_WHAT TO PRODUCE:_ The data must be written out once more, precisely as given.

_SUPPLIED MATERIAL:_
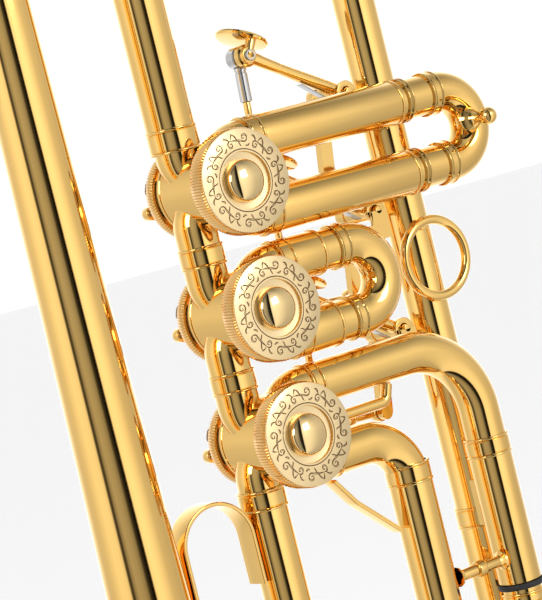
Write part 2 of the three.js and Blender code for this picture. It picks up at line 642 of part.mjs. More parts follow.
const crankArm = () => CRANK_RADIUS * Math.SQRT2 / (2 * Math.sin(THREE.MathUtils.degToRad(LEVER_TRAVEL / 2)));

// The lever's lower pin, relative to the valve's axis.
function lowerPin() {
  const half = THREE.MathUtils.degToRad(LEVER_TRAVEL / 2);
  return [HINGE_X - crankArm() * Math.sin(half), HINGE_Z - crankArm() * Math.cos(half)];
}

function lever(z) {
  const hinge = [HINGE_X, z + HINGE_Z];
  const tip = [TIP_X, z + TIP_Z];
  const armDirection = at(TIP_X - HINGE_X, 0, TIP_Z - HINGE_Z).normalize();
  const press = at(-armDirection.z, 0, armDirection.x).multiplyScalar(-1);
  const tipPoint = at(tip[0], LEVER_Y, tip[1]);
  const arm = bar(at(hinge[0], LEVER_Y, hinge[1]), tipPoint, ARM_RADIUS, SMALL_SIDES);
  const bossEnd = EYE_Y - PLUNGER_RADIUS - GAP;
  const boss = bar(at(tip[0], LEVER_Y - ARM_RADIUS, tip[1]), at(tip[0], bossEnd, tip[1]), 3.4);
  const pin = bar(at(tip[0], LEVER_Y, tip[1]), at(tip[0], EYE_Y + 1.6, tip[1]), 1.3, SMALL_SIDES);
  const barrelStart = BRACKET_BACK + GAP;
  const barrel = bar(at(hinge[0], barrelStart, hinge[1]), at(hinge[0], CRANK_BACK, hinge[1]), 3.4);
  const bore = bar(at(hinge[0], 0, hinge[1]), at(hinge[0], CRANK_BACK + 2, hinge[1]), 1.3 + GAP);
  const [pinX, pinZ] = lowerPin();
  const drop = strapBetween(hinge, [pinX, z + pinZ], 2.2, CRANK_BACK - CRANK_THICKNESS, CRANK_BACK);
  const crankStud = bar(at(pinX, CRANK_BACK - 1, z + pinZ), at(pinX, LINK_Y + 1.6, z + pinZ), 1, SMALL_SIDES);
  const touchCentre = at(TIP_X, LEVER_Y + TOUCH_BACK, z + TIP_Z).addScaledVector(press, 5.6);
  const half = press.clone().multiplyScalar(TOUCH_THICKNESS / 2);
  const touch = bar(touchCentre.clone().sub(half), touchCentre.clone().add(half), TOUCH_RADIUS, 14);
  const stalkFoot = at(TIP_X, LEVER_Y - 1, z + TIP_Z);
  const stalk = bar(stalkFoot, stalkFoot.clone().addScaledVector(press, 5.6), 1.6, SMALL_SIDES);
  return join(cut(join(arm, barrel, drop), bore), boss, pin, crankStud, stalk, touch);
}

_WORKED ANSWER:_
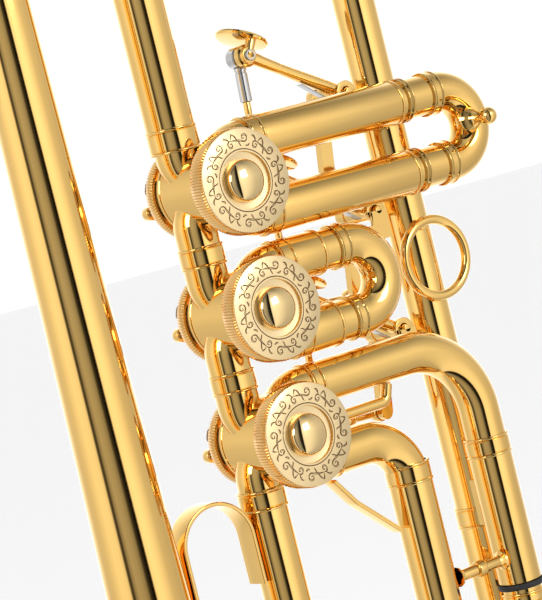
Write part 2 of the three.js and Blender code for this picture. It picks up at line 642 of part.mjs. More parts follow.
const crankArm = () => CRANK_RADIUS * Math.SQRT2 / (2 * Math.sin(THREE.MathUtils.degToRad(LEVER_TRAVEL / 2)));

// The lever's lower pin, relative to the valve's axis.
function lowerPin() {
  const half = THREE.MathUtils.degToRad(LEVER_TRAVEL / 2);
  return [HINGE_X - crankArm() * Math.sin(half), HINGE_Z - crankArm() * Math.cos(half)];
}

function lever(z) {
  const hinge = [HINGE_X, z + HINGE_Z];
  const tip = [TIP_X, z + TIP_Z];
  const armDirection = at(TIP_X - HINGE_X, 0, TIP_Z - HINGE_Z).normalize();
  const press = at(-armDirection.z, 0, armDirection.x).multiplyScalar(-1);
  const tipPoint = at(tip[0], LEVER_Y, tip[1]);
  const arm = bar(at(hinge[0], LEVER_Y, hinge[1]), tipPoint, ARM_RADIUS, SMALL_SIDES);
  const bossEnd = EYE_Y - PLUNGER_RADIUS - GAP;
  const boss = bar(at(tip[0], LEVER_Y - ARM_RADIUS, tip[1]), at(tip[0], bossEnd, tip[1]), 3.4);
  const pin = bar(at(tip[0], LEVER_Y, tip[1]), at(tip[0], EYE_Y + 1.6, tip[1]), 1.3, SMALL_SIDES);
  const barrelStart = BRACKET_BACK + GAP;
  const barrel = bar(at(hinge[0], barrelStart, hinge[1]), at(hinge[0], CRANK_BACK, hinge[1]), 3.4);
  const bore = bar(at(hinge[0], 0, hinge[1]), at(hinge[0], CRANK_BACK + 2, hinge[1]), 1.3 + GAP);
  const [pinX, pinZ] = lowerPin();
  const drop = strapBetween(hinge, [pinX, z + pinZ], 2.2, CRANK_BACK - CRANK_THICKNESS, CRANK_BACK);
  const crankStud = bar(at(pinX, CRANK_BACK - 1, z + pinZ), at(pinX, LINK_Y + 1.6, z + pinZ), 1, SMALL_SIDES);
  const touchCentre = at(TIP_X, LEVER_Y + TOUCH_BACK, z + TIP_Z).addScaledVector(press, 5.6);
  const half = press.clone().multiplyScalar(TOUCH_THICKNESS / 2);
  const touch = bar(touchCentre.clone().sub(half), touchCentre.clone().add(half), TOUCH_RADIUS, 14);
  const stalkFoot = at(TIP_X, LEVER_Y - 1, z + TIP_Z);
  const stalk = bar(stalkFoot, stalkFoot.clone().addScaledVector(press, 5.6), 1.6, SMALL_SIDES);
  return join(cut(join(arm, barrel, drop), bore), boss, pin, crankStud, stalk, touch);
}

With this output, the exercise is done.